During the Senate debate on the funds for production of the neutron weapons, proponents argued the neutron weapons, since they would create less physical destruction in Europe, could be used in West Germany and on the territory of other NATO allies.
Up to that point, the general public understanding in Europe had been that tactical nuclear weapons deployed with NATO forces were to be used in East Germany or other Communist countries.
Disclosure of the neutron weapons and the idea they would be used in NATO, rather than Warsaw Pact, countries set off the present debate.
It has been acrimonious, in part because NATO Commander Gen. Alexander M. Haig said the allies had already given the neutron weapons "enthusiastic support."
President Ford last November approved production of neutron shells for the 20-mile-range 8-inch howitzer and the warhead of the 56-mile-range Lance missile.
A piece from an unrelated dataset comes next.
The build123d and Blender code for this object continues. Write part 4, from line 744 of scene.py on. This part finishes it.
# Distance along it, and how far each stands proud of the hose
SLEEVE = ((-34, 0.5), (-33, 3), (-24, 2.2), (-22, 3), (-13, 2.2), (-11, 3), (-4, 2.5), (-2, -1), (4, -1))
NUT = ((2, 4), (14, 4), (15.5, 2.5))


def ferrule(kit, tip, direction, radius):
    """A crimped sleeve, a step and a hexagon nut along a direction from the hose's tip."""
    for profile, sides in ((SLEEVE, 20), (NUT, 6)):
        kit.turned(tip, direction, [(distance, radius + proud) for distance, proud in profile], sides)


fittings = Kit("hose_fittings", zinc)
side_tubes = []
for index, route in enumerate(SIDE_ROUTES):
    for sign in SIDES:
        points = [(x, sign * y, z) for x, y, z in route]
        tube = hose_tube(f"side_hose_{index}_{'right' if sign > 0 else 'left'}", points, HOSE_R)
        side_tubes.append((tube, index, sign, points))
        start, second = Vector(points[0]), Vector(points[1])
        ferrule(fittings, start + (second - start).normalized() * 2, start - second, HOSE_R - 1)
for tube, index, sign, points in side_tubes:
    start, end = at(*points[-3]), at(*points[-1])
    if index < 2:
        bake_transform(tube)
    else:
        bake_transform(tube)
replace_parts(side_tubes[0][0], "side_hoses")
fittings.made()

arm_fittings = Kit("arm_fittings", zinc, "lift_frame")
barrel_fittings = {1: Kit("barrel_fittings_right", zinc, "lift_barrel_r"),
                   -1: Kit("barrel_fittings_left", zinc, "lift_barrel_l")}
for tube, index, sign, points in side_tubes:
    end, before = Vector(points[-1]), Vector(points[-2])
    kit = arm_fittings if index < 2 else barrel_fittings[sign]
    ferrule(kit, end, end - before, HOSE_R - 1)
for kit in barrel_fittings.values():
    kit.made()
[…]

His decision, however, was classified and thus kept secret from the public.
When news stories on the new neutron weapons first appeared in June, however, both President Carter, his White House aids and NATO governments said they had not known about the planned shells and warheads.
Pentagon officials have said they wanted to take development of neutron weapons secret from Soviet and other Communist governments until they were produced and deployed to NATO forces in Europe.
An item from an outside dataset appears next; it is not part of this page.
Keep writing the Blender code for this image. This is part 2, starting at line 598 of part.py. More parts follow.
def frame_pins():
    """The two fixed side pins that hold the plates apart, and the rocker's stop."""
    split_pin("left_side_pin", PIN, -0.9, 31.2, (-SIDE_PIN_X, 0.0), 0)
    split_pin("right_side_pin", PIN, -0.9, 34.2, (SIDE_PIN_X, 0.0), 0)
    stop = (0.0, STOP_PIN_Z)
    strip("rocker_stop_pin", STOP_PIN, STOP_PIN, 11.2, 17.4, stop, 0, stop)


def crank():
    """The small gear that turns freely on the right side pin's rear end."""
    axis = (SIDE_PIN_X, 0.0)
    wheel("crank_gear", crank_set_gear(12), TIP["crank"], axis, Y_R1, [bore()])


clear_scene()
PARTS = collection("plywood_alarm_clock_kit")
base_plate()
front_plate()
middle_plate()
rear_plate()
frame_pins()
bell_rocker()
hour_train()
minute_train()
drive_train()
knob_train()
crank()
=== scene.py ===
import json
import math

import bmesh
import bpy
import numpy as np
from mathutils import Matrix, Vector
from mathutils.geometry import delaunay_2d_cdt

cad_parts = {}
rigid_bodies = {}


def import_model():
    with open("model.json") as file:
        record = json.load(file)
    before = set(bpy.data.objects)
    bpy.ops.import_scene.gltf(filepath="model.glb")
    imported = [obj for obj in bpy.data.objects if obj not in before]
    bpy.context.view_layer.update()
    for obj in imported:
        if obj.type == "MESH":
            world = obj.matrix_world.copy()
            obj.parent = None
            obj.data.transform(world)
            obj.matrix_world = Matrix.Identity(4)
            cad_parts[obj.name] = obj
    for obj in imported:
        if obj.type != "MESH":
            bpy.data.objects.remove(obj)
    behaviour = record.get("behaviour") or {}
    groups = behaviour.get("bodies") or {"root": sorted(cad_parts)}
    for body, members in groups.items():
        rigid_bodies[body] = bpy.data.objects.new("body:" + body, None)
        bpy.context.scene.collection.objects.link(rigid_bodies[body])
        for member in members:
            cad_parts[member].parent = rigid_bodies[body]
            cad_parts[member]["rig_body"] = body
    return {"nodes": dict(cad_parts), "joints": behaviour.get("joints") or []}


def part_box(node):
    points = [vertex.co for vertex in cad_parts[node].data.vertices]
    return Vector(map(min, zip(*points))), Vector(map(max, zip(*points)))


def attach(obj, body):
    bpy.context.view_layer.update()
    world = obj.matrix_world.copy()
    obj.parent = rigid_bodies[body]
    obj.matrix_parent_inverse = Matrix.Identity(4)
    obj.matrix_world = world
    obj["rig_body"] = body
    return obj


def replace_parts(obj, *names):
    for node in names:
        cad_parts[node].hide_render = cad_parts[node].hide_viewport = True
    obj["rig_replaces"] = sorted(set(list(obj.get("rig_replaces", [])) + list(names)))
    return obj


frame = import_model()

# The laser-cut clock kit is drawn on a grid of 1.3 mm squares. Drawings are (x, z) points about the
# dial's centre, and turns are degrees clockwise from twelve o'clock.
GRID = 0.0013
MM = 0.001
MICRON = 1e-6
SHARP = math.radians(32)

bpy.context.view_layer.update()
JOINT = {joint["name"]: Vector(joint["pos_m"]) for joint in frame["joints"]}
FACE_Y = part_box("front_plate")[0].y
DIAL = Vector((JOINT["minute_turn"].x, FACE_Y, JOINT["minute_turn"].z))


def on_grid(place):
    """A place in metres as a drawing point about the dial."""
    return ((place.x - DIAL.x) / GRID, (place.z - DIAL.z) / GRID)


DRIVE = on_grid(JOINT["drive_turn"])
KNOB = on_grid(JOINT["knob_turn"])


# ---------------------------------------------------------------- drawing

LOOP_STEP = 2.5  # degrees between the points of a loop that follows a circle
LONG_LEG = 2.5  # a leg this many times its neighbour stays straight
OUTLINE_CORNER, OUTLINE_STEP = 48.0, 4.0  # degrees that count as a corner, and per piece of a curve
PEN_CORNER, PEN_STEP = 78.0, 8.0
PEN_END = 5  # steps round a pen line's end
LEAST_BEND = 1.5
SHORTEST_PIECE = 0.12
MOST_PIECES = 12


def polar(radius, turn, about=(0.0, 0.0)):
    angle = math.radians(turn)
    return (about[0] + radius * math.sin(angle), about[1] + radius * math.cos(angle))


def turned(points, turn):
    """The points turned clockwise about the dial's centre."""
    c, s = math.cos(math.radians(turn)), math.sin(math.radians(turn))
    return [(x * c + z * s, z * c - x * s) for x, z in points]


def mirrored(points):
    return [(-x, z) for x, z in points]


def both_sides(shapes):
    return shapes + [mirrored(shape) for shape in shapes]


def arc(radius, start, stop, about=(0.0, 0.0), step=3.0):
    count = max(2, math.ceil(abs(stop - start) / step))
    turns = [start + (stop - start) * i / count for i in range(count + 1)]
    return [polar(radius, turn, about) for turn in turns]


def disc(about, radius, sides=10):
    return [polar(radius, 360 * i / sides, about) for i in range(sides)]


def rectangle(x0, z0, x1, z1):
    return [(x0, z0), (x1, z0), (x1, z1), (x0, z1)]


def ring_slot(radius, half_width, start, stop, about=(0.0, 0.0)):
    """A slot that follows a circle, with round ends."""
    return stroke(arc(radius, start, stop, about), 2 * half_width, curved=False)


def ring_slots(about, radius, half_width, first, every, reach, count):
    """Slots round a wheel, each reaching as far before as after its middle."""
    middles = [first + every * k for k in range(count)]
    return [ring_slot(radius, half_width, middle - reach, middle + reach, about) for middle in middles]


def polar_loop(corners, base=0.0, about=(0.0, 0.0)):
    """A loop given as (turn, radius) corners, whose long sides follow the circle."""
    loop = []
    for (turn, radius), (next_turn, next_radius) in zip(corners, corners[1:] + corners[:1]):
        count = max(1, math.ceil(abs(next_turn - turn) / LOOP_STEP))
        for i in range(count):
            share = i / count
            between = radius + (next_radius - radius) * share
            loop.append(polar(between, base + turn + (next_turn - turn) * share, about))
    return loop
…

Under current planning, that deployment - if the President decides to go ahead - would not take place until 1979.
According to Pentagon officials, NATO military commanders and defense ministers from the NATO countries were told last year about the neutron weapons as part of a U.S. program to modernize the tactical nuclear weapons in Europe.
Those same Pentagon officials said no strong opposition to the U.S. plan was voiced at the time.
In July, Egon Bahr, executive secretary of Schmidt's ruling Socialist Democratic Party, wrote in the party's newspaper that production of the neutron weapons was "a symbol of mental perversion."
Other West German figures and publications have also weighed in with criticism of the weapons. But the more conservative Christian Democratic Party in West Germany has generally shown support for the weapons.
In addition to the foreign policy implications of the neutron weapons, President Carter is reportedly weighing these other factors:
The present nuclear 8-inch shells are 20 years old, have no sophisticated security devices, are slow in loading and possess a short, nine-mile range. Their power, said to range from less than one kiloton to between five and ten kilotons, is not enough to be totally effective against new Soviet tanks, which have been designed to withstand blast and thermal effects.
Because neutron weapons cause less collateral blast damage, opponents say, military commanders would be more likely to recommend their use - thereby lowering the present nuclear threshold.
A U.S. decision to go ahead with neutron weapons, could affect negotiations with the Warsaw Pact countries on reducing European military forces.